The factual circumstances on the question of acknowledgment of Mrs. Bragg's signature in the present case, briefly summarized, are as follows: It is undisputed that if Mrs. Bragg signed the purported will, she signed it before she came into the presence of the two witnesses. There is some doubt, seemingly even in the mind of the witness O'Connell, whether he *Page 165 saw the signature and whether she told him it was hers. But from the testimony of the other witness, Miss Davis, it is clear that she (Miss Davis) did not see the purported signature of Mrs. Bragg, nor was this witness informed by words, action, or innuendo, that there was a subscribing signature on the will, and that, if there was such a signature, it was Mrs. Bragg's. The fact that Mrs. Bragg told Miss Davis that "this is my will" is, under the foregoing statements, not tantamount to an acknowledgment of her purported signature. (See Lewis v.Lewis, 11 N.Y. 220, where it was stated: "Upon this branch of the statute [same as subsection 2 of section 6980, Rev. Codes], it is the subscription, not the will, which is to be acknowledged." This quotation is also cited with approval in the late New York case of Matter of Redway's Will, 238 A.D. 653,265 N.Y. Supp. 848.)

Although there is considerable doubt in my mind, I will assume, for the sake of this opinion, that there was a proper acknowledgment of Mrs. Bragg's signature by the witness O'Connell. But it is my strong conviction that an acknowledgment of subscription to one of the witnesses only is insufficient. The principal object of this provision is that two witnesses may say, each for himself, from positive knowledge, that the subscription was made by the testator. To this effect is the case ofMitchell v. Mitchell, 16 Hun, 97, affirmed in 77 N.Y. 596, and quoted with approval in the case of In re Keeffe's Will,155 A.D. 575, 141 N.Y. Supp. 5, affirmed in In re Keefe'sWill, 209 N.Y. 535, 102 N.E. 1104. To be a sufficient acknowledgment, it is at least necessary that both witnesses see the testator's signature; this Miss Davis did not do. The leading case on this point is the case of In re Mackay's Will, 110 N.Y. 611,18 N.E. 433, 434, 6 Am. St. Rep. 409, 1 L.R.A. 491, where the court said: "Subscribing witnesses to a will are required by law, for the purpose of attesting and identifying the signature of the testator, and that they cannot do unless at the time of the attestation they see it."

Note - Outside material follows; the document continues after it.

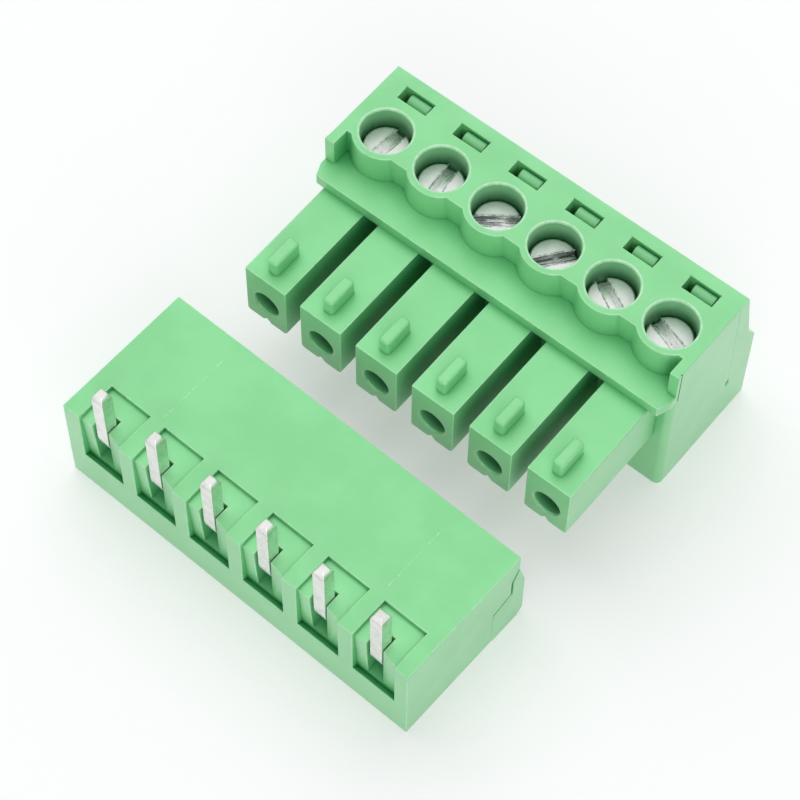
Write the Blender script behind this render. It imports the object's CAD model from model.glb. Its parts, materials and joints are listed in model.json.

That the California court recognizes the requirement of acknowledgment of the testator's signature, where it was placed *Page 166 on the will outside the presence of the witnesses, in addition to the necessary publication of the will, see the cases of In reEmart's Estate, 175 Cal. 238, 165 P. 707, L.R.A. 1917F, 866, and In re Estate of Lawrence, 196 Cal. 321, 237 P. 738.

The result reached by me in this case is fortified primarily by decisions of the highest courts of the states of New York and California, for the reason that these two jurisdictions have identically worded statutes as our section 6980, and have been as consistent as this court in rigidly enforcing the statutory requirements in will making. I am not interested in decisions of other jurisdictions which have differently worded laws relating to the execution of wills, and especially those that are patterned after the English statute of frauds, which is less technical in its demands. That which will be a valid execution of a will in different jurisdictions depends basically upon the language of their statutes, is stated in Schouler on Wills, fifth edition, section 321. (See, also, 28 R.C.L. 125, and 68 C.J. 694 et seq.)

The order of the trial court should be affirmed.